A: I was finding out important information about food that had not been conveyed to the public in any form. I considered that almost criminal. It takes such a long time for academic research to be repackaged in a responsible way for lay people. Most of what I’ve written about is still only in my book. It has just not gotten out there yet.

I found just important, practical information: People can go to the grocery store and choose this onion over that one, or this lettuce over that one and potentially have an important difference in their health. It’s easy to do. You aren’t spending more time or money. You have this scientifically vetted list of which things to choose. That’s why I thought it needed to be written because I didn’t want to be the only person to know all of this.

Q: What did you learn during this research that really surprised you?

A: I was surprised every day. I would find something that was new to me and surprising in a wonderful way. Like the thing about the garlic that you have to press and rest it before you cook with it or you don’t get the health benefits. That study was in 2001. This is 10 years later, and why doesn’t anybody know this? I’m surprised to know this, but I’m doubly surprised that this hasn’t gotten out yet.

Q: How did this change your own garden?

A: Completely. Now, it’s really a demonstration garden. It’s a beautiful garden because I’m interested in esthetics as well the nutrition. It’s a blend of landscape and food. ... All the varieties are chosen because I found that they are nutritious, and I’m growing them to see if they are really delicious. People are always going to choose their food based on how it tastes. I do too.

To see printable recipes, click on links below:

Potato Salad with Sun-Dried Tomatoes and Kalamata Olives

Sauteed Leeks with Cumin and Mustard

Potato Salad With Sun-Dried Tomatoes and Kalamata Olives From “Eating on the Wild Side: The Missing Link to Optimum Health,” by Jo Robinson (Little Brown, 2013). 2 pounds unpeeled new potatoes or unpeeled baking potatoes, preferably with red, blue or purple flesh 1/2 cup oil-packed sun-dried tomatoes, drained and chopped or julienned 1/2 cup thinly sliced red onions or chopped scallions (including white and green parts) 1/3 cup extra virgin olive oil, preferably unfiltered 3 tablespoons red or white wine vinegar 1 tablespoon sugar 1-2 garlic cloves, pushed through a garlic press 1/2 teaspoon powdered mustard or 1 teaspoon prepared mustard 1/2 cup pitted and chopped kalamata olives 1/2 cup chopped prosciutto or diced cooked bacon (optional)

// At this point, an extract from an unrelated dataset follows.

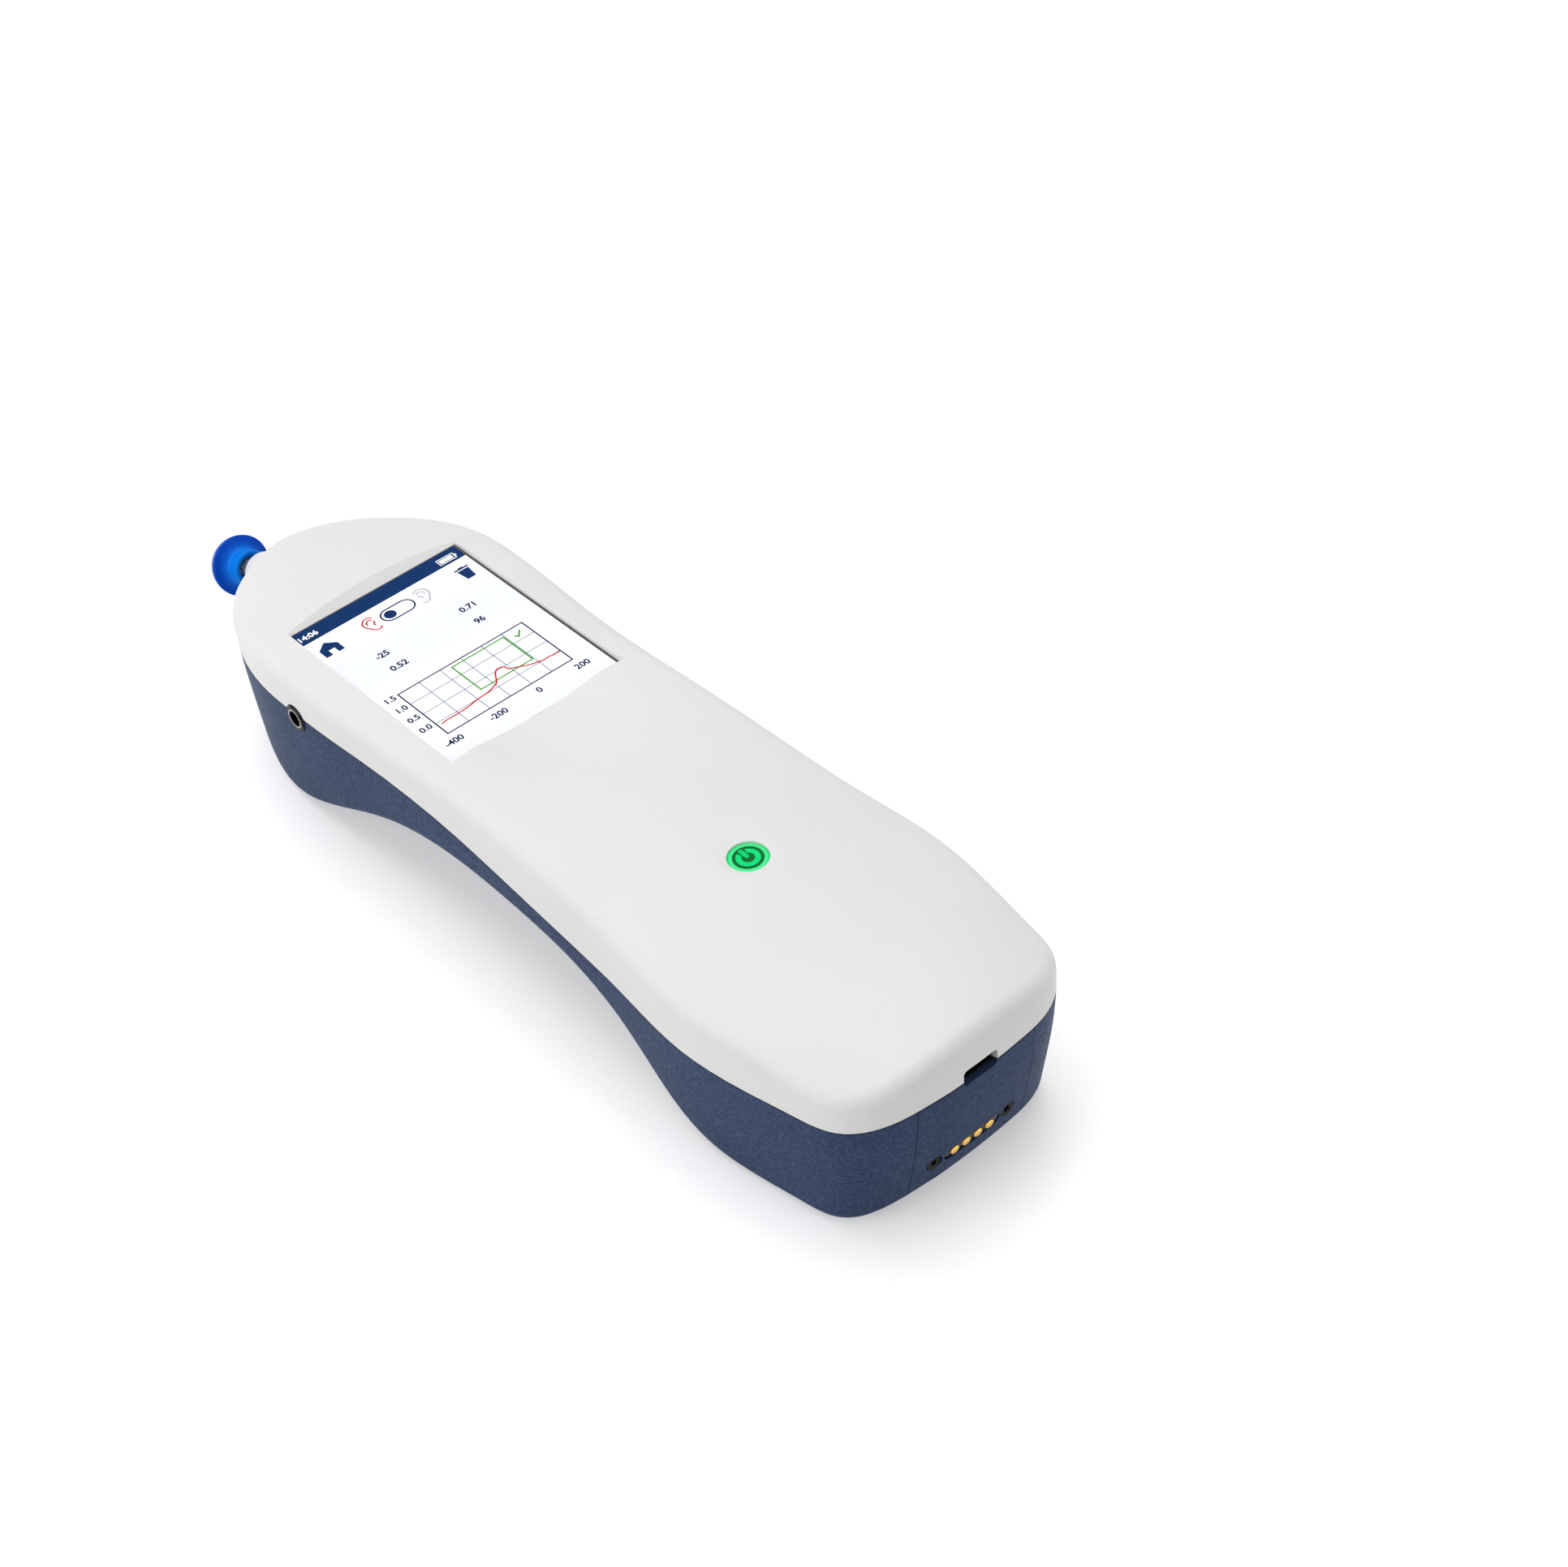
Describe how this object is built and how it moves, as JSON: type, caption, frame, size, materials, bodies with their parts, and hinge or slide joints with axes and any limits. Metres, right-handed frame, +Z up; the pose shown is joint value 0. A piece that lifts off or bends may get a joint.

STEAM or microwave potatoes in their skin until they are tender. Cool and store in the refrigerator for 24 hours. Quarter the potatoes, then cut into 1/4-inch slices and place in a large mixing bowl. Do not remove skins.

COMBINE tomatoes, red onions, olive oil, vinegar, sugar, garlic, mustard, olives and bacon, if using, in a small bowl. Pour over potatoes. Toss to coat evenly. Serve cold or a room temperature.

Yield: 4-5 servings Sauteed Leeks With Mustard and Cumin Most of a leek’s nutrients are in the leaves and the green portions of the stalk, which are usually discarded. This recipe takes advantage of those parts. From “Eating on the Wild Side: The Missing Link to Optimum Health,” by Jo Robinson (Little Brown, 2013). 2 medium-sized leeks 1/4 cup extra virgin olive oil, preferably unfiltered 1 teaspoon cumin seeds 2 tablespoons prepared mustard 1 teaspoon honey

TRIM bulb ends of the leeks to remove the tiny rootlets. Trim the top of the leaves, leaving three inches dark green above the white. Cut leeks into quarters lengthwise, then rinse well to remove any dirt. Beginning at root end, slice white part of the leeks crosswise into 1/4-inch slices, then slice the green portion into narrower 1/8-inch slices.

COMBINE oil, cumin seeds and green portions of the leeks in a medium frying pan. Saute over medium-low heat for 2 minutes, then add white portions of the leeks and cook for another 8 minutes. Stir frequently. Add mustard and honey and saute over low heat for another 2 minutes. Serve hot, cold or room temperature.